◆ **Material provided**:
────

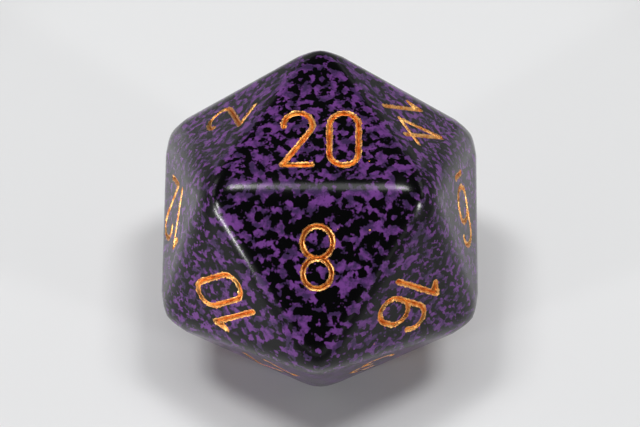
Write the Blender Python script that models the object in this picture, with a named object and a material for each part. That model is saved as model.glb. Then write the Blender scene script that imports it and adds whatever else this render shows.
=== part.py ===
"""A twenty-sided die: one moulded body with engraved numerals, and the ink laid in each of them.

Metres, +Z up. The die stands on face 1 at z = 0, with face 20 on top and face 8 towards -Y.
Opposite faces add up to 21. Every stroke of a numeral is a V-shaped groove with round ends, as a
pointed engraving cutter leaves it, and the ink is a second, slightly smaller solid lying in it.
"""

import math

import bmesh
import bpy
from mathutils import Matrix, Vector

# Body
ACROSS_FLATS = 0.034
FACE_DISTANCE = ACROSS_FLATS / 2
DIHEDRAL_ANGLE = math.acos(-math.sqrt(5) / 3)
CORNER_DISTANCE = FACE_DISTANCE * math.sqrt(15 - 6 * math.sqrt(5))
ROUNDING_RADIUS = 0.0033
BEVEL_WIDTH = ROUNDING_RADIUS * math.tan((math.pi - DIHEDRAL_ANGLE) / 2)
ROUNDING_SEGMENTS = 3
OPPOSITE_SUM = 21

# The upper ten faces, from the top down and anticlockwise from -Y within each level.
UPPER_NUMBERS = (20, 8, 14, 2, 16, 6, 4, 18, 12, 10)

# Each upper numeral's foot points at the edge that its face shares with this neighbour.
STANDS_ON = {20: 8, 8: 20, 14: 20, 2: 20, 16: 8, 6: 14, 4: 11, 18: 5, 12: 2, 10: 8}

# Engraving: the V groove's half width at the face equals its depth.
STROKE_DEPTH = 0.00037
CUTTER_LIFT = 0.00005
CUTTER_RADIUS = STROKE_DEPTH + CUTTER_LIFT
INK_RADIUS = CUTTER_RADIUS - 0.000035
INK_RECESS = 0.00004
STROKE_STAGGER = 0.000004
WELD_DISTANCE = 1e-7

# Digits, measured along the strokes' centre lines
DIGIT_HEIGHT = 0.0066
DIGIT_WIDTH = 0.00305
DIGIT_SPACING = 0.0018
TOP = DIGIT_HEIGHT / 2
SIDE = DIGIT_WIDTH / 2
FLAG_REACH = 0.0012
FOUR_STEM = 0.0006
FOUR_REACH = 0.0019
FOUR_BAR = -0.0021
LOWER_RING = 0.0017
UPPER_RING = TOP - LOWER_RING
RING_SQUEEZE = 0.93
FIVE_BOWL = 0.00185
LOOP_HEIGHT = 0.0039
UNDERLINE_LENGTH = 0.0021
UNDERLINE_DROP = 0.0014
NUMERAL_RISE = 0.0003
ARC_STEP = math.radians(26)

# How far each numeral sits off its face's centre line, and its tilt: the mould is hand finished.
NUDGES = {
    20: (0.00025, -0.0003, 0.0),
    8: (0.0, 0.0002, 0.0),
    2: (0.0002, 0.0, 0.0),
    14: (0.0004, 0.0, math.radians(2)),
    10: (-0.0006, 0.0003, math.radians(-3)),
    16: (0.0005, 0.0, math.radians(2)),
    12: (0.0006, 0.0, math.radians(1)),
    6: (-0.0004, 0.0, 0.0),
}


def clear_scene():
    """Remove every object of the scene the script starts from."""
    for thing in list(bpy.data.objects):
        bpy.data.objects.remove(thing, do_unlink=True)


def material(name, colour, roughness, metallic):
    """A Principled material with one colour."""
    made = bpy.data.materials.new(name)
    made.use_nodes = True
    shader = made.node_tree.nodes["Principled BSDF"]
    shader.inputs["Base Color"].default_value = (*colour, 1.0)
    shader.inputs["Roughness"].default_value = roughness
    shader.inputs["Metallic"].default_value = metallic
    return made


def add_object(name, data):
    """Link new object data into the scene."""
    made = bpy.data.objects.new(name, data)
    bpy.context.scene.collection.objects.link(made)
    return made


# ---- strokes of the digits ---------------------------------------------------------------


def arc(centre, radii, start, end):
    """Points along an ellipse from one angle to another, in degrees anticlockwise from +X."""
    first = math.radians(start)
    sweep = math.radians(end) - first
    steps = max(2, round(abs(sweep) / ARC_STEP))
    points = []
    for step in range(steps + 1):
        angle = first + sweep * step / steps
        points.append((centre[0] + radii[0] * math.cos(angle), centre[1] + radii[1] * math.sin(angle)))
    return points


def ring(centre, radii):
    """A closed stroke round an ellipse."""
    return arc(centre, radii, 0, 360)[:-1], True


def line(*points):
    """An open stroke through points."""
    return list(points), False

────

◆ **The problem**: Look at the material above and copy, word for word, its lines from the first through the one containing "each of them.".

◆ **Solution for this problem**:
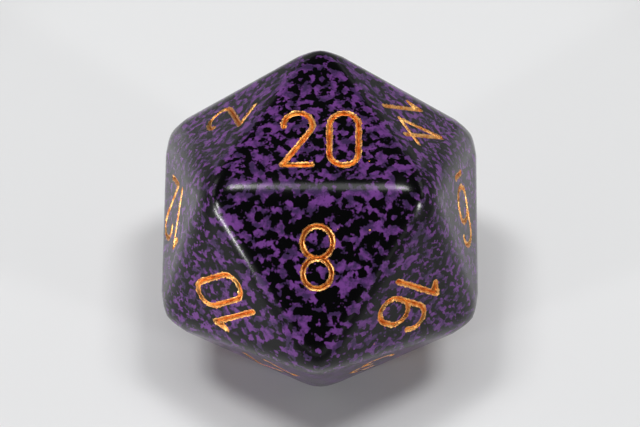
Write the Blender Python script that models the object in this picture, with a named object and a material for each part. That model is saved as model.glb. Then write the Blender scene script that imports it and adds whatever else this render shows.
=== part.py ===
"""A twenty-sided die: one moulded body with engraved numerals, and the ink laid in each of them.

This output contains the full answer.